* _Exercise_
Return the material below in full and exactly.

Start Dataset section

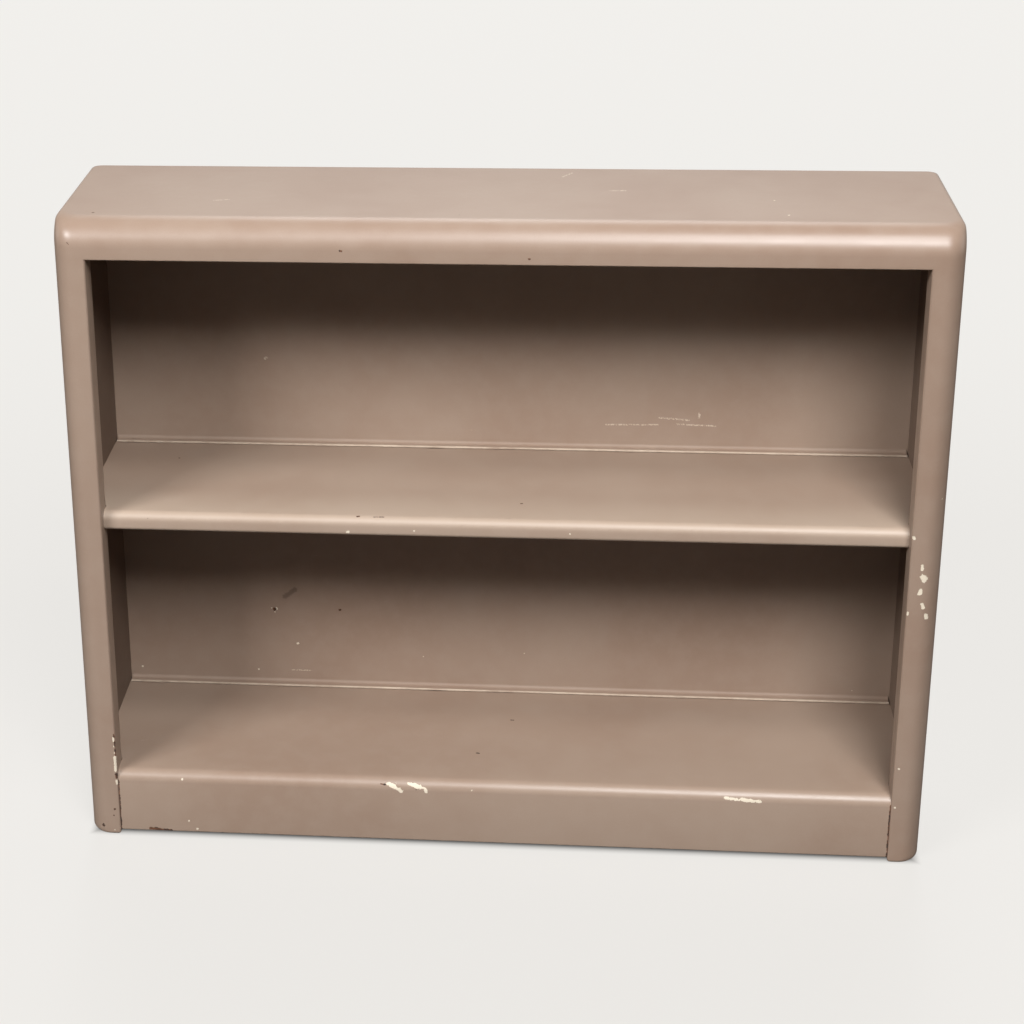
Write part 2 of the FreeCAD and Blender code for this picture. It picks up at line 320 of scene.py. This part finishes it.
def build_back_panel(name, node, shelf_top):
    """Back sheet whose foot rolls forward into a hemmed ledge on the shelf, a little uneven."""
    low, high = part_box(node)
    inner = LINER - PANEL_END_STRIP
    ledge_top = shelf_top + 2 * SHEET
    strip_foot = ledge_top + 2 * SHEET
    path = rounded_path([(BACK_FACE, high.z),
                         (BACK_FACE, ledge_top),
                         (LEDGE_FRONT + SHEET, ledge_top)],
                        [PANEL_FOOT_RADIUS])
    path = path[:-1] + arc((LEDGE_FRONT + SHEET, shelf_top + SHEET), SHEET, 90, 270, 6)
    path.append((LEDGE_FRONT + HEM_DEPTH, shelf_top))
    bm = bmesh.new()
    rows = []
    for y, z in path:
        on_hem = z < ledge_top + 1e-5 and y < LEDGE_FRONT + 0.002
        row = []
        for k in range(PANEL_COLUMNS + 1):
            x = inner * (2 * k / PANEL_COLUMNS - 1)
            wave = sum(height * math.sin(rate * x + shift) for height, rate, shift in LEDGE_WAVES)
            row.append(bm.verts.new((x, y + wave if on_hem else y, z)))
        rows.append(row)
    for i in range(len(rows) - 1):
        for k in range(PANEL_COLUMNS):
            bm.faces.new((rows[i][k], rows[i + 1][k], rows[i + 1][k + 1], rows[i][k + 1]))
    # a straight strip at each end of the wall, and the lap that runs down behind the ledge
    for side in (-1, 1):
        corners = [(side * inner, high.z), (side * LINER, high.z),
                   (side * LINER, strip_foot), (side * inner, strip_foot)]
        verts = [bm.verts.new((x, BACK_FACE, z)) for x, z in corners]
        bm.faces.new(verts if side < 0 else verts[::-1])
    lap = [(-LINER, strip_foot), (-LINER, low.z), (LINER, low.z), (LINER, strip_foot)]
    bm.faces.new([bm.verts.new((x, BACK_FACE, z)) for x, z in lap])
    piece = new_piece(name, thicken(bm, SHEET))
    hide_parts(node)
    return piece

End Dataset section

* _Response for this exercise_
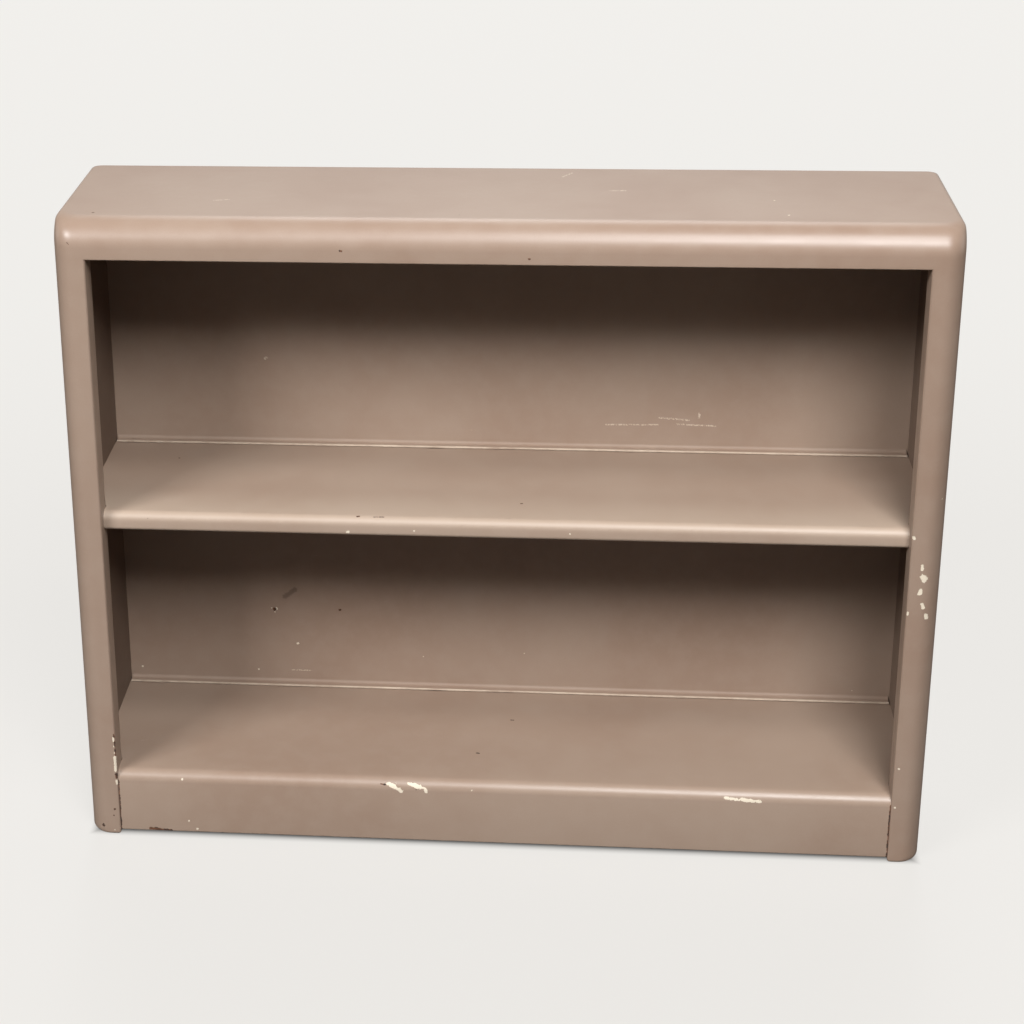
Write part 2 of the FreeCAD and Blender code for this picture. It picks up at line 320 of scene.py. This part finishes it.
def build_back_panel(name, node, shelf_top):
    """Back sheet whose foot rolls forward into a hemmed ledge on the shelf, a little uneven."""
    low, high = part_box(node)
    inner = LINER - PANEL_END_STRIP
    ledge_top = shelf_top + 2 * SHEET
    strip_foot = ledge_top + 2 * SHEET
    path = rounded_path([(BACK_FACE, high.z),
                         (BACK_FACE, ledge_top),
                         (LEDGE_FRONT + SHEET, ledge_top)],
                        [PANEL_FOOT_RADIUS])
    path = path[:-1] + arc((LEDGE_FRONT + SHEET, shelf_top + SHEET), SHEET, 90, 270, 6)
    path.append((LEDGE_FRONT + HEM_DEPTH, shelf_top))
    bm = bmesh.new()
    rows = []
    for y, z in path:
        on_hem = z < ledge_top + 1e-5 and y < LEDGE_FRONT + 0.002
        row = []
        for k in range(PANEL_COLUMNS + 1):
            x = inner * (2 * k / PANEL_COLUMNS - 1)
            wave = sum(height * math.sin(rate * x + shift) for height, rate, shift in LEDGE_WAVES)
            row.append(bm.verts.new((x, y + wave if on_hem else y, z)))
        rows.append(row)
    for i in range(len(rows) - 1):
        for k in range(PANEL_COLUMNS):
            bm.faces.new((rows[i][k], rows[i + 1][k], rows[i + 1][k + 1], rows[i][k + 1]))
    # a straight strip at each end of the wall, and the lap that runs down behind the ledge
    for side in (-1, 1):
        corners = [(side * inner, high.z), (side * LINER, high.z),
                   (side * LINER, strip_foot), (side * inner, strip_foot)]
        verts = [bm.verts.new((x, BACK_FACE, z)) for x, z in corners]
        bm.faces.new(verts if side < 0 else verts[::-1])
    lap = [(-LINER, strip_foot), (-LINER, low.z), (LINER, low.z), (LINER, strip_foot)]
    bm.faces.new([bm.verts.new((x, BACK_FACE, z)) for x, z in lap])
    piece = new_piece(name, thicken(bm, SHEET))
    hide_parts(node)
    return piece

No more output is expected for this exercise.